Key Experimental Results¶
Main Results¶
| Task | Method | Key Metric | Notes |
|---|---|---|---|
| Multi-turn dialogue + motion | ViBES | Best on dialogue-motion alignment / behavior quality / social appropriateness | Comprehensive benchmark |
| Co-speech gesture | ViBES | SOTA | On BEAT2 benchmark |
| Text-to-motion | ViBES | SOTA | On HumanML3D benchmark |
Ablation Study¶
| Configuration | Effect | Notes |
|---|---|---|
| Enable facial↔body attention | No improvement | Facial/body are independent once conditioned on TS |
| Remove Fractional RoPE | Temporal alignment degrades | Confirms importance of precise temporal encoding |
| Two-stage (LLM + motion generator) | Poor consistency | No shared dialogue state |
Key Findings¶
- Hard modal routing combined with unidirectional cross-attention (facial/body→TS) is the most effective architectural choice, outperforming bidirectional or fully connected attention.
- Monocular 3D motion recovered from YouTube is noisy, yet meaningful conversational behavior patterns can still be learned at scale.
- Fractional RoPE is critical for maintaining multimodal temporal synchronization.
Highlights & Insights¶
- Elevating non-verbal behavior from "modality translation" to "agent behavior": ViBES not only generates speech-synchronized gestures but also comprehends and executes natural language motion instructions — a qualitative shift from generation to intelligence.
- Frozen pretrained LLM + lightweight sidecar experts as an architectural paradigm: avoids the astronomical data and compute requirements of training a three-modality model from scratch, and is generalizable to the introduction of other new modalities.
- Fractional RoPE elegantly resolves the temporal alignment problem across multi-rate modalities, offering a more principled solution than frame resampling.

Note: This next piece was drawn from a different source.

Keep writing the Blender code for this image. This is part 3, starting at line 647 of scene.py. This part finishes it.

Limitations & Future Work¶
- 3D motion is recovered from monocular YouTube videos, limiting quality due to occlusion and depth ambiguity.
- No direct interaction modeling between face and body may miss subtle social signals such as gaze–gesture coordination.

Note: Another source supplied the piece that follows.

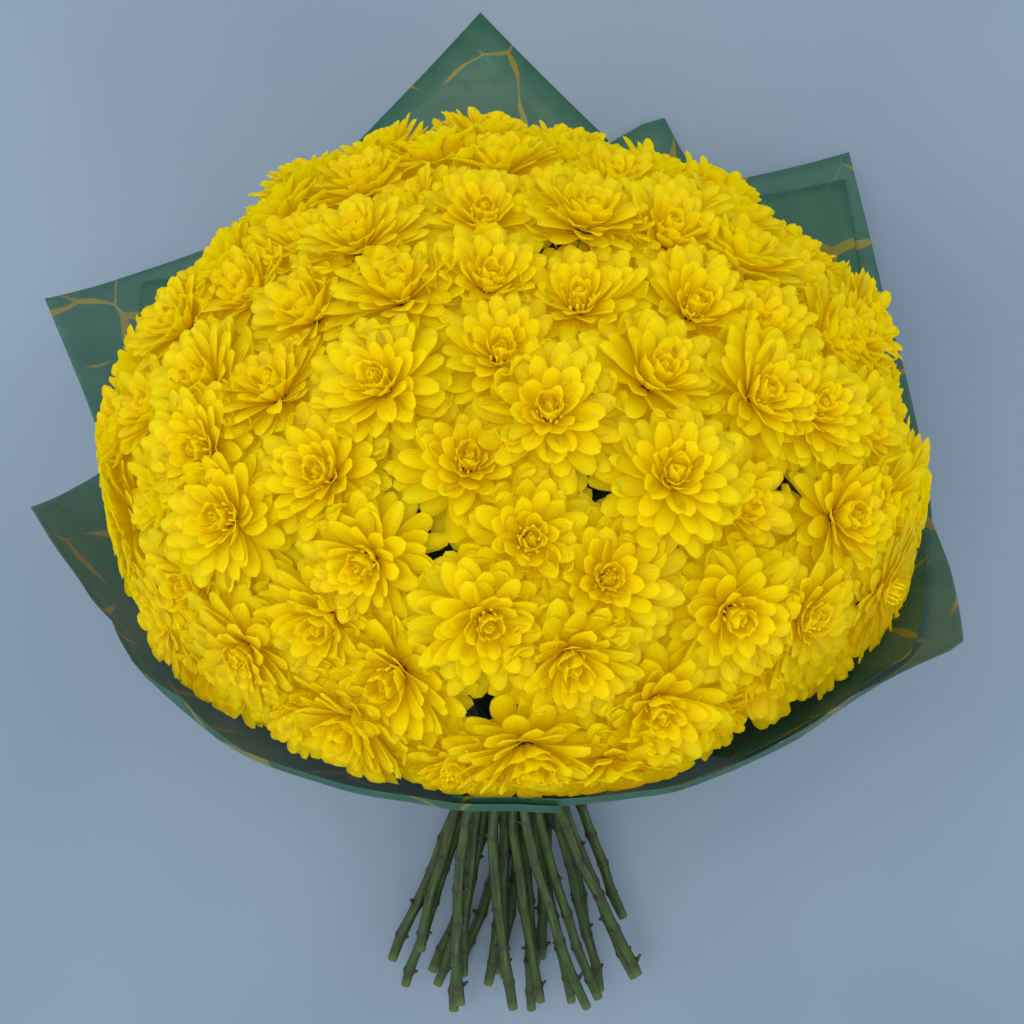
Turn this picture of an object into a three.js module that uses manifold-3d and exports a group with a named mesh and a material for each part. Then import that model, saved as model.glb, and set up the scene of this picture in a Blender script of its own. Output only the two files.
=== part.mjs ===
// Bouquet of yellow spray chrysanthemums, tied by hand and wrapped in film, lying on a table.
// Millimetres, +Z up. The cut stems point towards -Y, the dome of blooms leans up towards +Y.
// Everything is worked out from the binding point, where the stems cross and the ties sit.
import * as THREE from "three";
import { mergeVertices } from "three/addons/utils/BufferGeometryUtils.js";
import Module from "manifold-3d";

const wasm = await Module();
wasm.setup();

// Driving dimensions
const BINDING_HEIGHT = 94;        // binding point above the table
const DOME_ELEVATION = 36;        // degrees, slope of the dome's axis
const STEM_ELEVATION = 13.4;      // degrees, slope of the cut ends
const LEVEL_UNTIL = -80;          // the spine starts to rise here, along its length
const STRAIGHT_FROM = -14;        // and is straight from here to the crown
const NECK = 185;                 // from the binding point to the widest ring of blooms
const DOME_RADIUS = 200;          // bloom seats at the widest ring
const DOME_DEPTH = 148;           // bloom seats from the widest ring to the crown
const DOME_LIMIT = 99;            // degrees from the crown down to the lowest seats
const SEAT_JITTER = 6;            // how unevenly the blooms stand
const SEAT_SHIFT = [0.035, 0.05]; // radians, how far they stray down and round the dome

const STEM_COUNT = 25;
const BLOOM_COUNT = 125;
const STEM_RADIUS = 3.35;
const NODE_RADIUS = 3.8;          // swollen joints of the stems
const STEM_SIDES = 5;
const STEM_SPACING = 5;           // spiral constant of the bundle at the binding point
const STEM_TWIST = 0.17;          // degrees for each millimetre
const TWIST_UNTIL = 100;
const BINDING_PINCH = 0.14;       // how much the ties press the bundle together
const PINCH_LENGTH = 45;          // and how far along the stems that reaches
const SPREAD_ABOVE = 0.043;       // opening of the bundle towards the blooms
const SPREAD_ACROSS = 0.0185;     // and towards the cut ends, sideways
const SPREAD_UP = 0.003;          // and upwards
const CUT_LENGTH = 226;           // longest stem below the binding point
const CUT_TAPER = 42;             // how much shorter the stems at the sides are
const CUT_VARIATION = 44;         // and how unevenly they are cut
const INTERNODES = 6;             // between the cut end and the binding
const NODES_UNTIL = -42;
const WAIST = [-20, -5, 5, 13];   // places where the stems bend round the tie
const FORK_LOW = 108;             // where the outer stems fork into pedicels
const FORK_HIGH = 232;            // where the middle stems do
const PEDICEL_RADIUS = 1.3;
const FORK_SHARE = 0.42;          // part of the leading pedicel along which the others leave it
const CALYX_DEPTH = 8;            // where a pedicel ends inside its bloom, below the seat
const CALYX_ASIDE = 3;            // and towards the side it comes from

const BLOOM_RADIUS = 35;
const PETAL_TIPS = 6;             // tips in each of the two tiers of petals
const BLOOM_CLEARANCE = 12;       // blooms above the table
const BLOOM_GAP = 0.16;           // each bloom stays this far inside its own space
const BLOOM_LIFT = 14;            // how far a tip rises when it is pressed in completely
const SQUEEZE_STEP = 0.01;        // petals are pressed in until they fit
const SQUEEZE_LIMIT = 0.3;
const NEIGHBOUR_REACH = 84;       // seats nearer than this share a border

const FILM = 0.8;
const FILM_PITCH = 1.3;           // from one sheet to the next, at the binding point
const FILM_LOOSENING = [1.8, 1, 1, 1.1, 2, 2.4, 2.8]; // times the pitch, from the skirt to the rim
const FILM_REST = 3.2;            // from one sheet to the next where they rest on the table
const FILM_NECK = 29.2;           // radius of the innermost sheet at the binding point
const FILM_BEND_ALONG = 155;      // where the film's cone ends, along the dome's axis
const FILM_BEND_RADIUS = 213;
const FILM_MARGIN = 3;            // petals stay this far inside the innermost sheet
const FILM_GATHER = 11;           // half the length over which the film is gathered
const FILM_OPENING = 0.12;        // part of the cone where the sheets have left the gathered neck
const FILM_ROUNDING = 28;         // first fold beyond the cone
const FILM_LEAST_RIM = 8;         // shortest strip beyond the cone
const FILM_COLUMN = 18;           // degrees, widest facet of the film
const SKIRT_LENGTH = 44;          // film below the binding point
const SKIRT_RADIUS = 46;
const SEAM_GAP = 0.3;             // between pieces that touch
const TIE_ROOM = 0.9;             // the stems already open a little within the width of the tie
const TWINE = { thickness: 2, width: 6 };
const RIBBON = { thickness: 1, width: 10 };

const GOLDEN_ANGLE = Math.PI * (3 - Math.sqrt(5));
const RIGHT = new THREE.Vector3(1, 0, 0);
const UP = new THREE.Vector3(0, 1, 0); // axis of the lathe and cylinder geometries

const rad = THREE.MathUtils.degToRad;
const { clamp, lerp, smoothstep } = THREE.MathUtils;

// A repeatable scatter between -1 and 1 for item i, different for each channel
function scatter(i, channel) {
  const x = (i + 1) * (0.6180339887 + 0.1370123 * channel) + 0.317 * channel;
  return 2 * (x - Math.floor(x)) - 1;
}

// Spine of the bouquet: s runs from the cut ends (negative) through the binding point to the crown

function spineElevation(s) {
  return rad(lerp(STEM_ELEVATION, DOME_ELEVATION, smoothstep(s, LEVEL_UNTIL, STRAIGHT_FROM)));
}

function spineDirection(s) {
  const elevation = spineElevation(s);
  return new THREE.Vector3(0, Math.cos(elevation), Math.sin(elevation));
}

function spineUp(s) {
  const elevation = spineElevation(s);
  return new THREE.Vector3(0, -Math.sin(elevation), Math.cos(elevation));
}

function spinePoint(s) {
  const straight = Math.max(s, STRAIGHT_FROM);
  const point = new THREE.Vector3(0, 0, BINDING_HEIGHT).addScaledVector(spineDirection(0), straight);
  const rest = s - straight;
  const steps = 24;
  for (let i = 0; i < steps; i++) {
    const between = straight + (rest * (i + 0.5)) / steps;
    point.addScaledVector(spineDirection(between), rest / steps);
  }
  return point;
}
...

- Cache file truncation limits access to complete experimental data.
- Only single-agent scenarios are supported; multi-person interaction is not addressed.
Related Work & Insights¶
- vs. LoM/SOLAMI: Perform only modality alignment without an LLM reasoning backbone; do not support motion instructions.
- vs. Co-speech methods: Perform audio→motion translation only, without dialogue understanding.
- vs. Two-stage systems: Lack a unified strategy and shared dialogue state.
Rating¶
- Novelty: ⭐⭐⭐⭐⭐ First 3D agent to unify conversational intelligence with embodied behavior; MoME + Fractional RoPE design is elegant.
- Experimental Thoroughness: ⭐⭐⭐⭐ Multi-task evaluation with ablations (cache truncation leaves some data incomplete).
- Writing Quality: ⭐⭐⭐⭐⭐ Problem formulation is clear; architecture description is thorough.
- Value: ⭐⭐⭐⭐⭐ Opens a new direction for embodied conversational AI; dataset and framework offer significant contributions to the community.